EXERCISE AIM.
Give the lines of the material verbatim, from the first line to the line with "seed: Shifts the lattice's values.", including both.

DATA.

###

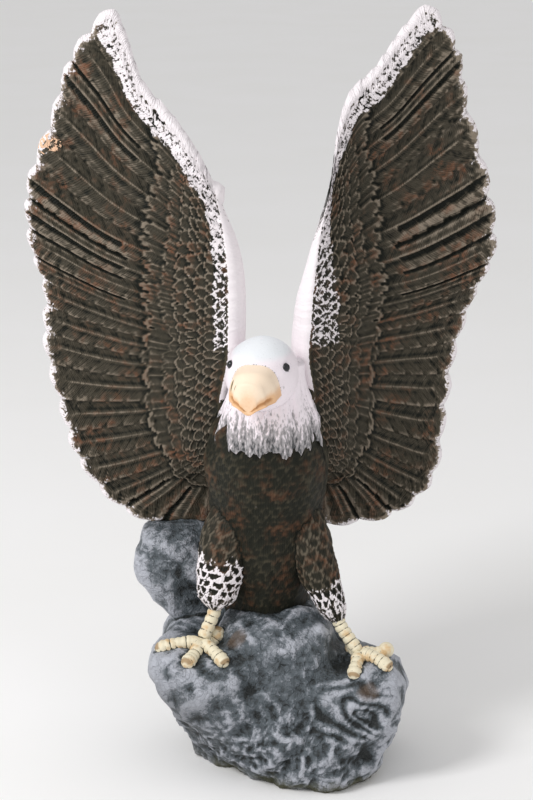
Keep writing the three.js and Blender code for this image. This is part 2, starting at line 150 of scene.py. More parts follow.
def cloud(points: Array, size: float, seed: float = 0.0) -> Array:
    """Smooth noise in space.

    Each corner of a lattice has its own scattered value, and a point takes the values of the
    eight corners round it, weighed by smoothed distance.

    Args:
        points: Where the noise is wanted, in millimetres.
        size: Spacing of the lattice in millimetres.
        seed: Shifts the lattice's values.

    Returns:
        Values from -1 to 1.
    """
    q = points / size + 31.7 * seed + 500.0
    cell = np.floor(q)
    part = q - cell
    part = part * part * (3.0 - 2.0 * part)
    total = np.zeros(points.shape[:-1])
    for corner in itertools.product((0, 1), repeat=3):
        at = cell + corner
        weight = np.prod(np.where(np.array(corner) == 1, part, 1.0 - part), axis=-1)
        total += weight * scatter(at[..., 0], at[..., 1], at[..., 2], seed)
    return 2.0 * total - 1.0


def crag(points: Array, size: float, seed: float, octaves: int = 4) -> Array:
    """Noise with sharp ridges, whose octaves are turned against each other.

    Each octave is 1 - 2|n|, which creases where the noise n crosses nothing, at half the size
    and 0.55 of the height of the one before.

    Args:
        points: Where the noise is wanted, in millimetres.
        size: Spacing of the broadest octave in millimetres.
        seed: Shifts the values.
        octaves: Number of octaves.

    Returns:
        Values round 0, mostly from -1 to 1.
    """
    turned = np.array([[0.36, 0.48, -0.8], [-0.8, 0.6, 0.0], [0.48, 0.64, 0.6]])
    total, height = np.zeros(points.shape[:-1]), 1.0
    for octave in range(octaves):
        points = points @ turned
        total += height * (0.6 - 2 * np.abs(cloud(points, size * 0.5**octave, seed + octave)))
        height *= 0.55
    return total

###

WORKED ANSWER.
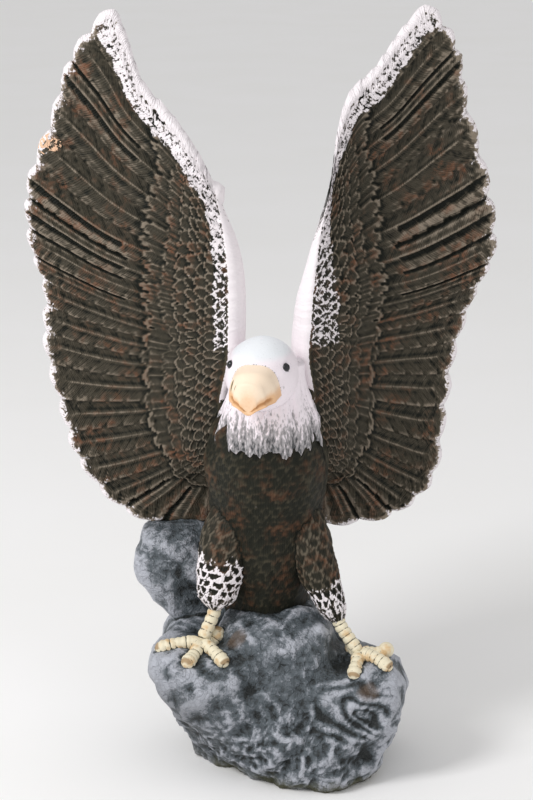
Keep writing the three.js and Blender code for this image. This is part 2, starting at line 150 of scene.py. More parts follow.
def cloud(points: Array, size: float, seed: float = 0.0) -> Array:
    """Smooth noise in space.

    Each corner of a lattice has its own scattered value, and a point takes the values of the
    eight corners round it, weighed by smoothed distance.

    Args:
        points: Where the noise is wanted, in millimetres.
        size: Spacing of the lattice in millimetres.
        seed: Shifts the lattice's values.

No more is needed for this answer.